From the first line of the data below, repeat each line exactly until you reach the line with "cloth panels that"; include that line too.

>> begin

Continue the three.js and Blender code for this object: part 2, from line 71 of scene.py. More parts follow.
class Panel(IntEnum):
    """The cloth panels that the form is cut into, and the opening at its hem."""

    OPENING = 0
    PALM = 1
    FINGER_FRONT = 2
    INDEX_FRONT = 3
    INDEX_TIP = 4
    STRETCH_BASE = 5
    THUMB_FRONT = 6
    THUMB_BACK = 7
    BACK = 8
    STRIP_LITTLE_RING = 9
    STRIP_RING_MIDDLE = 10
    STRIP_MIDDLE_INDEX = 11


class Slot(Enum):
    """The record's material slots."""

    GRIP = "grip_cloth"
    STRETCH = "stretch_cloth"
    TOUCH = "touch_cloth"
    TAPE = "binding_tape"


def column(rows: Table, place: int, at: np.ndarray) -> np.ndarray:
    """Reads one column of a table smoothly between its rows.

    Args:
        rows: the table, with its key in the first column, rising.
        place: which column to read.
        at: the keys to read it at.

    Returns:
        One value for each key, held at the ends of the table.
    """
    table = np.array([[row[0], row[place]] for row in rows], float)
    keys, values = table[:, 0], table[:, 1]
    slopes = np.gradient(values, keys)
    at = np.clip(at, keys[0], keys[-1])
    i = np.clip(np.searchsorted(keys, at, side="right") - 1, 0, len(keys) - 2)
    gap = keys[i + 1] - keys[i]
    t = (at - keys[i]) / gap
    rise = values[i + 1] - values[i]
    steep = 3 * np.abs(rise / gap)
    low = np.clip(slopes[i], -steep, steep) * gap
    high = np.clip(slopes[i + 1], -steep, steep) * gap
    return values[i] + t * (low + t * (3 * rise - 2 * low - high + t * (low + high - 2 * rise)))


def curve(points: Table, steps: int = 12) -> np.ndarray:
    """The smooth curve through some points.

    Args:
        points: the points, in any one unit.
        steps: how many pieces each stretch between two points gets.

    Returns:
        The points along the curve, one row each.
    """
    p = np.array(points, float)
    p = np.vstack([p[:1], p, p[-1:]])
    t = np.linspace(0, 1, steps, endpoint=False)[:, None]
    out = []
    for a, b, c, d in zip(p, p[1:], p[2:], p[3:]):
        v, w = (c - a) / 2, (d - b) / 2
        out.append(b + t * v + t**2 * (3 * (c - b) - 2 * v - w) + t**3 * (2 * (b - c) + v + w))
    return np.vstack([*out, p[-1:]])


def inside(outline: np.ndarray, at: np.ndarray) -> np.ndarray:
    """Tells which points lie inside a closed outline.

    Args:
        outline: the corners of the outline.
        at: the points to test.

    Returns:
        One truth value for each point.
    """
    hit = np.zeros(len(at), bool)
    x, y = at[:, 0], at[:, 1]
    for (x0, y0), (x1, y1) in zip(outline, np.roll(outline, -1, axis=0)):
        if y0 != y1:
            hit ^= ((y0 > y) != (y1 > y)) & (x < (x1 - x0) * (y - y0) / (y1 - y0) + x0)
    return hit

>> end

- [THE SOLUTION]:
Continue the three.js and Blender code for this object: part 2, from line 71 of scene.py. More parts follow.
class Panel(IntEnum):
    """The cloth panels that the form is cut into, and the opening at its hem."""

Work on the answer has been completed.